O Eternal God! O Eternal Trinity! Through the union of thy divine nature thou hast made so precious the Blood of thine only-begotten Son! O eternal Trinity, Thou art as deep a mystery as the sea, in whom the more I seek, the more I find; and the more I find, the more I seek. For even immersed in the depths of thee, my soul is never satisfied, always famished and hungering for thee, eternal trinity, wishing and desiring to see thee, the true light.

"O eternal Trinity, with the light of understanding I have tasted and seen the depths of thy mystery and the beauty of thy creation. In seeing myself in thee, I have seen that I will become like thee. O eternal Father, from thy power and thy wisdom clearly thou hast given to me a share of that wisdom which belongs to thine only-begotten Son. And truly hast the Holy Spirit, who procedeth from thee, Father and Son, given to me the desire to love thee.

"O eternal Trinity, thou art my maker and I am thy creation. Illuminated by thee, I have learned that thou hast made me a new creation through the Blood of thine Only-begotten Son because thou art captivated by love at the beauty of thy creation.

"O eternal Trinity, O Divinity, O unfathomable abyss, O deepest sea, what greater gift could thou givest me then thy very Self?
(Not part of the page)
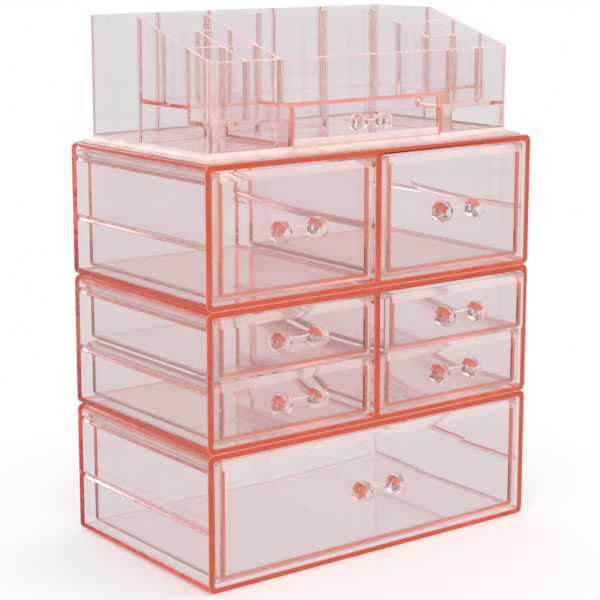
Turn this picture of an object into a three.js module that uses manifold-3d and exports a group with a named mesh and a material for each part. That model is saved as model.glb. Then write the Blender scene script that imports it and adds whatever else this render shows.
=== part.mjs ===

Thou art a fire that burns eternally yet never consumed, a fire that consumes with thy heat my self-love. Again and again thou art the fire who taketh away all cold heartedness and illuminateth the mind by thy light, the light with which thou hast made me to know thy truth.

"By this mirrored light I know thou are the highest good, a good above all good, a fortunate good, an incomprehensible good, an unmeasurable good, a beauty above all beauty, a wisdom above all wisdom, for thou art wisdom itself, the the food of angels, the fire of love that thou givest to man.

"Thou art the garment covering our nakedness. Thou feedest our family with thy sweetness, a sweetness thou art from which there is no trace of bitterness. O Eternal Trinity! Amen."